Employment of TrueHD 7.1 further bolsters this disc’s home theater stock, with outpourings of LFE and impossibly precise mixing. If anything needs to be drudged up to knock Trek’s audio work down, it’s a series of fisticuffs with cartoon level punching response. It’s embarrassing in a grounded sci-fi world otherwise in tune with its aural embellishments.
Personal Blu-ray review notes have “bombastic” written twice for the volcano interior alone, out of accident, and also emphasis. It’s remarkable, with bubbling lava and low-end gurgle that shakes up the sub. Cue up engines from a submersed Enterprise, in addition to the water surface breaking, and the audio math equation indicates supremacy.
Into Darkness runs a gamut from shoot-outs on ground, into space for ship-to-ship rumbles, and raised into a skyscraper boardroom. None of them carry signs of weakness. A mid-space jump pans debris in appreciation of two extra surround channels, and the closing sequences are unbelievable enough to charge admission for anyone interested in demoing.

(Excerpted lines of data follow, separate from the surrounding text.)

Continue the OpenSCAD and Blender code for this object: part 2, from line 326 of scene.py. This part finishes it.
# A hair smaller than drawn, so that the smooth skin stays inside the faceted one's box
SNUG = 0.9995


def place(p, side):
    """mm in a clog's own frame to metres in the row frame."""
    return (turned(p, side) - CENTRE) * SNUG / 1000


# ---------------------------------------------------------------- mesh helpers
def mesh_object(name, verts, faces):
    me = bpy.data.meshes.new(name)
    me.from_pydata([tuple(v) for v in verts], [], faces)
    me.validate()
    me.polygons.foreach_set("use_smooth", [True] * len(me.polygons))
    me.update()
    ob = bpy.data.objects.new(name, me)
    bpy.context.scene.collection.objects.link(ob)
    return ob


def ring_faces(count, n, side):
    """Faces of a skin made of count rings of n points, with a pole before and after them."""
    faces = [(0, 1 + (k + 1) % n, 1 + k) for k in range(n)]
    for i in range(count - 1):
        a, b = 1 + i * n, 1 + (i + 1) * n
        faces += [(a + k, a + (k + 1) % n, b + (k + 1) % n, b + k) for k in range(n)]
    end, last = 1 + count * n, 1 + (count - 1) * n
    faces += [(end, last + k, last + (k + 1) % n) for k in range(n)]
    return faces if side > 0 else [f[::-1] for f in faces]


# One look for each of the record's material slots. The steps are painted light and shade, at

Even ambiance is mindfully positioned, with echoes on Enterprise’s deck and attention to detail employed for a short party/club scene. Praise in text seems feeble compared to the results.
Paramount chose to enter into controversy with regards to extras, splitting items up between releases, and even charging for commentary via iTunes. Others are being sent to Best Buy, Target, or other digital platforms. Consideration of the included 42-minutes (a freaturette split into seven parts for easy digestion) seems to push against the end consumer. No less than four purchases of Into Darkness are required to find everything, and across different distribution platforms.
Retailer exclusives are hardly new, but usually tapered as to be inoffensive bonuses of minimal consequence. Paramount’s approach is pathetic and unnerving if it becomes a trend. Instead of creating a value proposition, the studio has distanced content from paying customers in a deplorable exploitation of a dedicated fan base. Thus, no credit is due or given.